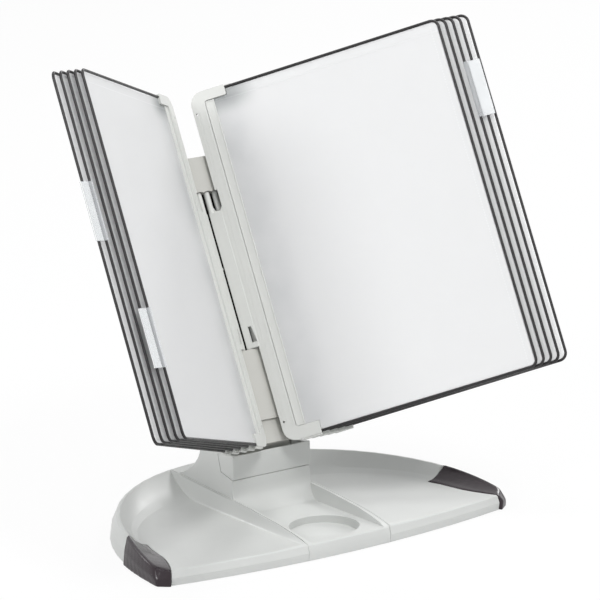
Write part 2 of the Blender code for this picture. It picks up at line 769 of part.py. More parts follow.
def column_body_mesh():
    """The rear shell, hollow behind the hinge barrels and solid behind the lower cover."""
    section = rounded_section(COLUMN_HALF_WIDTH, -COLUMN_FRONT, COLUMN_BACK,
                              COLUMN_EDGE_ROUND, COLUMN_BACK_ROUND)
    body = prism("column_body", section, "Z", COLUMN_FOOT, CAP_FOOT - GAP)
    inner_half, inner_back = COLUMN_HALF_WIDTH - COLUMN_WALL, COLUMN_BACK - COLUMN_WALL
    inside = rounded_section(inner_half, CUT_OVERRUN - COLUMN_FRONT, inner_back,
                             COLUMN_EDGE_ROUND, COLUMN_BACK_ROUND - COLUMN_WALL)
    hollow = prism("hollow", inside, "Z", COVER_TOP + COLUMN_WALL, CAP_FOOT - COLUMN_WALL)
    return cut(body, [hollow])


def hinge_places():
    """Each hinge's side, number and place across, counted from the middle."""
    places = []
    for side, sign in (("R", 1.0), ("L", -1.0)):
        for number in range(1, PANELS_PER_SIDE + 1):
            places.append((side, number, sign * HINGE_PITCH * (number - 0.5)))
    return places


def at_hinges(name, mesh):
    return together(name, [moved(mesh, Matrix.Translation((x, 0.0, 0.0))) for _, _, x in hinge_places()])


def pin_hole(start, end):
    return turned("pin_hole", rod(BARREL_PIN_RADIUS + GAP, start, end), ROUND_SIDES)


def column_cap_mesh():
    """The top cover: ten arches along its lower edge, with a pin hole over each."""
    section = rounded_section(COLUMN_HALF_WIDTH, COVER_FRONT, COLUMN_BACK,
                              COVER_EDGE_ROUND, COLUMN_BACK_ROUND)
    shrunk = 1.0 - CAP_CROWN / COLUMN_HALF_WIDTH
    top = CAP_FOOT + CAP_HEIGHT
    rings = [[(x, y, CAP_FOOT) for x, y in section], [(x, y, top - CAP_CROWN) for x, y in section]]
    rings.append([(x * shrunk, mix(COLUMN_BACK / 2, y, shrunk), top) for x, y in section])
    cover = loft("column_cap", rings)
    arch = turned("arch", rod(ARCH_RADIUS, -COLUMN_FRONT, ARCH_RADIUS + CUT_OVERRUN), ROUND_SIDES + 4)
    arch.transform(Matrix.Translation((0.0, 0.0, CAP_FOOT)) @ Matrix.Rotation(math.pi / 2, 4, "X"))
    hole_end = CAP_FOOT + ARCH_RADIUS + BARREL_PIN_LENGTH + GAP
    return cut(cover, [at_hinges("arches", arch), at_hinges("pin_holes", pin_hole(CAP_FOOT, hole_end))])


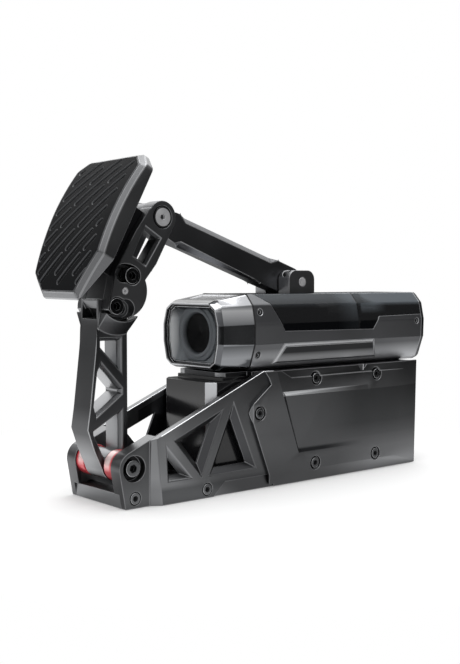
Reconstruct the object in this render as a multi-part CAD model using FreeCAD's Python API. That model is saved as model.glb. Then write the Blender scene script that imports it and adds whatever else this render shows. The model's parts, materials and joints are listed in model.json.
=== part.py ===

■ Stated exercise:
Give an exact copy of all the data shown above.

■ Output for this exercise:
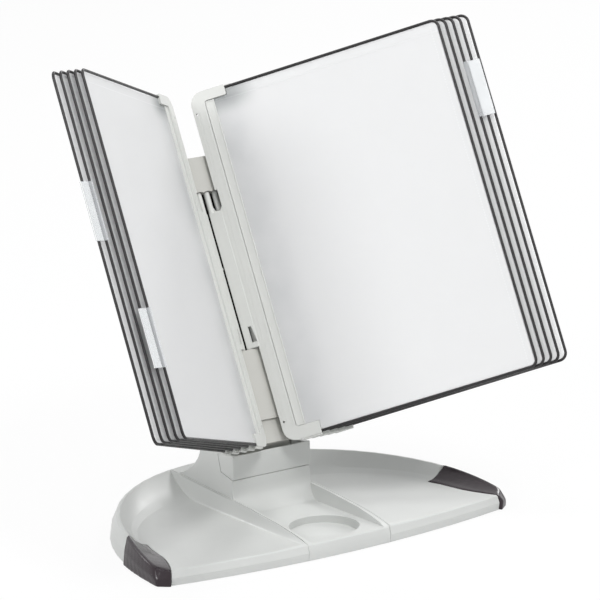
Write part 2 of the Blender code for this picture. It picks up at line 769 of part.py. More parts follow.
def column_body_mesh():
    """The rear shell, hollow behind the hinge barrels and solid behind the lower cover."""
    section = rounded_section(COLUMN_HALF_WIDTH, -COLUMN_FRONT, COLUMN_BACK,
                              COLUMN_EDGE_ROUND, COLUMN_BACK_ROUND)
    body = prism("column_body", section, "Z", COLUMN_FOOT, CAP_FOOT - GAP)
    inner_half, inner_back = COLUMN_HALF_WIDTH - COLUMN_WALL, COLUMN_BACK - COLUMN_WALL
    inside = rounded_section(inner_half, CUT_OVERRUN - COLUMN_FRONT, inner_back,
                             COLUMN_EDGE_ROUND, COLUMN_BACK_ROUND - COLUMN_WALL)
    hollow = prism("hollow", inside, "Z", COVER_TOP + COLUMN_WALL, CAP_FOOT - COLUMN_WALL)
    return cut(body, [hollow])


def hinge_places():
    """Each hinge's side, number and place across, counted from the middle."""
    places = []
    for side, sign in (("R", 1.0), ("L", -1.0)):
        for number in range(1, PANELS_PER_SIDE + 1):
            places.append((side, number, sign * HINGE_PITCH * (number - 0.5)))
    return places


def at_hinges(name, mesh):
    return together(name, [moved(mesh, Matrix.Translation((x, 0.0, 0.0))) for _, _, x in hinge_places()])


def pin_hole(start, end):
    return turned("pin_hole", rod(BARREL_PIN_RADIUS + GAP, start, end), ROUND_SIDES)


def column_cap_mesh():
    """The top cover: ten arches along its lower edge, with a pin hole over each."""
    section = rounded_section(COLUMN_HALF_WIDTH, COVER_FRONT, COLUMN_BACK,
                              COVER_EDGE_ROUND, COLUMN_BACK_ROUND)
    shrunk = 1.0 - CAP_CROWN / COLUMN_HALF_WIDTH
    top = CAP_FOOT + CAP_HEIGHT
    rings = [[(x, y, CAP_FOOT) for x, y in section], [(x, y, top - CAP_CROWN) for x, y in section]]
    rings.append([(x * shrunk, mix(COLUMN_BACK / 2, y, shrunk), top) for x, y in section])
    cover = loft("column_cap", rings)
    arch = turned("arch", rod(ARCH_RADIUS, -COLUMN_FRONT, ARCH_RADIUS + CUT_OVERRUN), ROUND_SIDES + 4)
    arch.transform(Matrix.Translation((0.0, 0.0, CAP_FOOT)) @ Matrix.Rotation(math.pi / 2, 4, "X"))
    hole_end = CAP_FOOT + ARCH_RADIUS + BARREL_PIN_LENGTH + GAP
    return cut(cover, [at_hinges("arches", arch), at_hinges("pin_holes", pin_hole(CAP_FOOT, hole_end))])


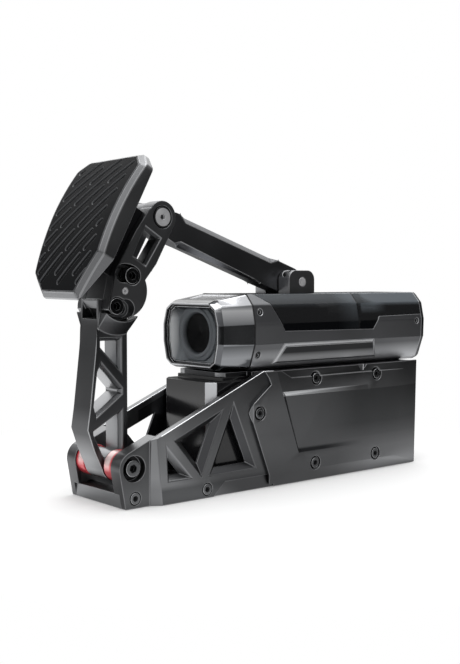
Reconstruct the object in this render as a multi-part CAD model using FreeCAD's Python API. That model is saved as model.glb. Then write the Blender scene script that imports it and adds whatever else this render shows. The model's parts, materials and joints are listed in model.json.
=== part.py ===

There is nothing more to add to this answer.